You represent and warrant that you are at least 18 years of age and that you have provided us with information that is accurate, complete, and current. For example, you must provide us with your accurate, complete, and current legal name, address (including apartment, unit, suite number, etc., where applicable), telephone number(s), the number of devices on which or through which the Services are being used, and payment information. You must also provide accurate information when authorizing recurring payments. You agree to promptly update your contact information to keep it accurate and complete. YOU ARE RESPONSIBLE FOR MAINTAINING THE ACCURACY OF YOUR INFORMATION, EVEN AFTER TERMINATION OF THIS AGREEMENT, UNTIL YOU PAY ALL AMOUNTS DUE AND RETURN ALL REAL MOBILE EQUIPMENT. FAILURE TO DO SO IS A BREACH OF THIS AGREEMENT. THIS OBLIGATION WILL SURVIVE THE TERMINATION OF THIS AGREEMENT.
You represent and warrant that you will comply with all applicable laws, including export rules.
You agree that REAL or third parties acting on REAL’s behalf may call or text you at any telephone number that you provide to REAL or that REAL issues to you, and may do so for any purpose relating to your account and/or the Services to which you subscribe. You expressly consent to receive such calls and texts and agree that these calls and texts are not unsolicited. You understand and acknowledge that these calls and texts may entail the use of an automatic telephone dialing system and/or artificial or prerecorded messages. If you do not wish to receive these communications, you may visit the Preference Center at https://myrealmobile.com/contactus to manage your communications preferences. You understand and acknowledge that this is the exclusive means of opting out of such communications. You may not opt-out of receiving certain communications pertaining to your account, including but not limited to communications regarding emergencies, fraud or other violations of law, security issues, and harm caused to the network. Message frequency depends on your activity with your Services. Message and/or data rates may apply.
We are not responsible for any information provided by you to third parties including credit/debit card or banking information, and this information is not subject to the privacy provisions of this Agreement or the privacy notice for the Services. You assume all privacy, security, and other risks associated with providing any information, including customer proprietary network equipment or personal information, to third parties via the Services. For a description of the privacy protections associated with providing information to third parties, you should refer to the privacy policies, if any, provided by those third parties.

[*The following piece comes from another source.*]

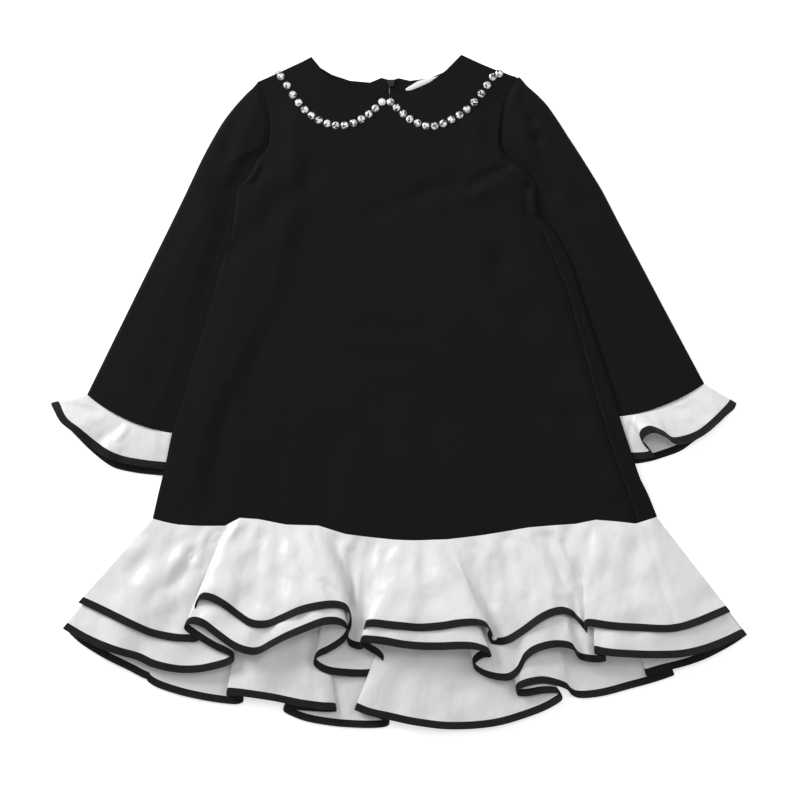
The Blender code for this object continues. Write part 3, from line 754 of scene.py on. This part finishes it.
# One row for each fold round the cuff: share of the seam, hem x, hem y, hem z
LEFT_CUFF_FOLDS = [
    (0, 58, 401.5, 2.4), (0.02, 59.6, 404.2, 4.5), (0.12, 64.6, 414.2, 8), (0.17, 69.6, 420.4, 9.5),
    (0.25, 80, 428, 10.5), (0.38, 96, 441.4, 7), (0.52, 109.2, 450.2, 10), (0.66, 124, 456.1, 7),
    (0.82, 144.4, 459.8, 5.5), (0.93, 160, 461.6, 3), (0.975, 166.5, 462.4, 2.35),
    (1, 174, 465, 1.55), (0.975, 169, 468, 0.75), (0.88, 156, 467.6, 0.75),
    (0.74, 136, 465.4, 0.75), (0.58, 116, 460.4, 0.75), (0.42, 98.4, 447.8, 0.75),
    (0.26, 80.4, 430.2, 0.75), (0.12, 64.8, 414.6, 0.75), (0.02, 59, 405, 0.75),
]
RIGHT_CUFF_FOLDS = [
    (0, 730.2, 399.5, 2.4), (0.02, 728, 403, 4.5), (0.12, 713, 417.9, 8), (0.26, 699.4, 428.9, 9),
    (0.4, 686.2, 434.8, 10), (0.52, 672, 437, 13.5), (0.6, 662, 430.5, 16), (0.69, 650, 425.8, 16),
    (0.76, 642, 428.5, 14.5), (0.8, 639.2, 434, 12.5), (0.83, 642, 440, 10.5),
    (0.855, 647, 446, 8.5), (0.88, 649, 450.5, 6.5), (0.91, 643.5, 452, 4.8),
    (0.96, 633, 452.5, 3.2), (1, 622, 453, 1.55), (0.97, 630, 456.5, 0.75), (0.86, 645, 455, 0.75),
    (0.72, 661, 450.5, 0.75), (0.54, 678, 444, 0.75), (0.38, 692, 434, 0.75),
    (0.24, 706, 425, 0.75), (0.12, 718, 413.5, 0.75), (0.02, 728.5, 404.5, 0.75),
]
# The binding's width, its rows, and its distance from the cloth
BAND = 7.6
BAND_ROWS = 8
BAND_CLEAR = 0.15
# How far below its seam a flounce starts, and the lowest that its middle may lie
SEAM_CLEAR = 0.3
LOWEST = 0.62
# Height of the cuff's seam, and how far its two layers stand apart from it
CUFF_SEAM = 1.45
CUFF_OPEN = 0.85
# How roundly a flounce swells from its seam
CUFF_SWELL = 1.3
# A crease shows where the hem stands above this height: height, slope
STANDING = (2.0, 4.0)


# %% The flounces' two cloths
def stops_down(rows, extra):
    """Reaches down a flounce to its binding, and then across the binding."""
    stops = [(j / rows, extra * j / rows) for j in range(rows + 1)]
    return stops + [(1.0, extra + BAND_CLEAR + BAND * j / BAND_ROWS) for j in range(BAND_ROWS + 1)]


def down_fold(seam, hem, stops, swell):
    """Places down one fold from the seam past the hem: x, y, z, the reach and its share."""
    length = math.hypot(hem[0] - seam[0], hem[1] - seam[1])
    for share, extra in stops:
        reach = SEAM_CLEAR + share * (length - SEAM_CLEAR) + extra
        part = reach / length
        rise = part if part > 1 else 1 - (1 - part) ** swell
        x, y, z = [a + (b - a) * k for a, b, k in zip(seam, hem, (part, part, rise))]
        yield x, y, z, reach, part


def make_flounce(name, node, grid, ring=False, bead=0.25):
    """The black binding and the white cloth of a flounce, cut from one grid."""
    normals = facing(grid, ring)
    split = len(grid[0]) - BAND_ROWS - 1
    white = [line[:split] for line in grid]
    black = [line[split:] for line in grid]
    band = cloth(name + "_binding", black, BINDING, binding, ring,
                 [line[split:] for line in normals], bead)
    sew_on(band, [node.replace("flounce", "binding")])
    frill = cloth(name + "_flounce", white, SATIN, satin, ring, [line[:split] for line in normals])
    sew_on(frill, [node], cut_size(white, ring))


# %% The cuffs
def make_cuff(which, section, folds):
    """A cuff flounce, flat beneath and waved on top."""
    widest = max(range(len(folds)), key=lambda k: folds[k][0])
    rows = []
    for index, (share, *hem) in enumerate(folds):
        height = CUFF_SEAM
        if index not in (0, widest):
            height += CUFF_OPEN if index < widest else -CUFF_OPEN
        rows.append((*section_place(section, share), height, *hem))
    grid = []
    for row in finer(rows, 9, ring=True):
        standing = ease((row[5] - STANDING[0]) / STANDING[1])
        run = []
        for x, y, z, reach, part in down_fold(row[:3], row[3:], stops_down(16, 0.0), CUFF_SWELL):
            z -= creased(x, y, SATIN_CREASES) * standing * ease(part * 3.0)
            run.append(place(x, y, max(z, LOWEST)))
        grid.append(run)
    make_flounce(which + "_cuff", "cuff_flounce_" + which, grid, ring=True)


make_cuff("left", LEFT_SLEEVE[-1], LEFT_CUFF_FOLDS)
make_cuff("right", RIGHT_SLEEVE[-1], RIGHT_CUFF_FOLDS)

# %% [markdown]
# ## The hem flounces
# Two tiers hang from one seam, in front and again at the back, and the lower tier is the longer.
# In front it waves with the upper one, and its spare length doubles back under each wave. Each
# row of a table is one line down a fold: where it leaves the seam, and where it meets the
# binding.

# %% The hem's tables
# Front: seam x, then the upper tier's hem x, y and z
FRONT_FOLDS = [
    (153, 83.4, 596.7, 7.5), (162, 106.3, 607, 12), (175, 132.9, 619.4, 15),
    (188, 152.8, 628.2, 14.5), (200, 172.7, 632.7, 13), (209, 189, 633.8, 12),
    (216, 198.5, 633.5, 11.5), (221, 203.5, 625, 12), (225, 202.5, 611, 14),
    (229.5, 198.5, 599, 18.5), (235, 204, 591.8, 21.8), (243, 215, 593.3, 23.2),
    (247, 227.4, 600.3, 23.5), (254, 239, 609.4, 22.5), (262, 252.2, 617.7, 22),
    (271, 267.2, 618.9, 23), (281, 281, 613.6, 24), (294, 300, 605, 26), (308, 321.5, 600, 27),
    (320, 336, 599.3, 26.5), (327, 345, 602, 25), (332, 349.5, 608, 22.5), (336, 350, 618, 19),
    (340, 347, 629, 15), (346, 349, 637.5, 12.5), (355, 356.5, 641, 12), (366, 363, 640.5, 12.5),
    (375, 367.5, 634.5, 15), (382, 366.5, 626, 18.6), (388, 366.8, 619.5, 22),
    (395, 375, 617.8, 24.2), (404, 389, 619.5, 25.2), (413, 403, 620.8, 25),
    (421, 420, 622.3, 24.5), (427, 440, 620.8, 25.5), (432, 459, 617.7, 26.5),
    (437, 474, 617.2, 26), (442, 484, 620, 23.5), (447, 488.7, 627, 19.5),
    (452, 487.5, 633.5, 15.5), (459, 492, 636.8, 13), (471, 505, 636, 13), (486, 520.5, 626.9, 16),
    (502, 536.6, 614.4, 20), (519, 549.9, 607.8, 22), (537, 561, 605.8, 20.5), (553, 571, 609, 17),
    (565, 579, 617, 14.2), (576, 585.5, 624, 13.5), (583, 586, 624, 16.5), (589, 584, 619.5, 20.5),
    (596, 590, 617.8, 22.5), (605, 611.2, 620.7, 22.5), (619, 639.4, 622.7, 21.5),
    (634, 669.3, 623.5, 20.5), (647, 694, 617.7, 15), (656.8, 725.6, 605.6, 7.5),
]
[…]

You may not assign your right to use the Services without our authorization. You may not assign your rights and obligations under this Agreement. We may freely assign this Agreement, any of our rights and obligations, or any debt you owe us, without notifying you.
We may decide not to enforce our rights or exercise a remedy under this Agreement in a specific instance. This will not be a waiver of our rights or remedies. Nothing contained in this Agreement limits our rights and remedies available at law or in equity. If this Agreement terminates, we (and the Released Entities) reserve the right to delete all of your data, files, electronic messages, voicemails, user account names, email addresses, IP addresses, websites, or other information that are stored and/or used with the Services. If you cancel Voice without porting your service or telephone number to another service provider, you will forfeit the telephone number. We and the Released Entities will not be liable for the loss of any data, information, or phone numbers.
This Agreement, any additional terms related to the Services, and any other documents incorporated into this Agreement by reference, form the entire agreement between you and us. No other written or verbal agreements between us have any legal force or effect. If any part of this Agreement is found invalid or unenforceable, that part will be construed in accordance with applicable law as nearly as possible to reflect the original intentions of the parties. The remainder of the Agreement will remain in effect. Neither the course of conduct between us, nor trade practice, can modify this Agreement.
If our local office cannot resolve your problem to your satisfaction, you may write to the REAL Mobile, 8240 SW 24th St., #5301 North Lauderdale, Florida 33068, Attention: Executive Customer Relations.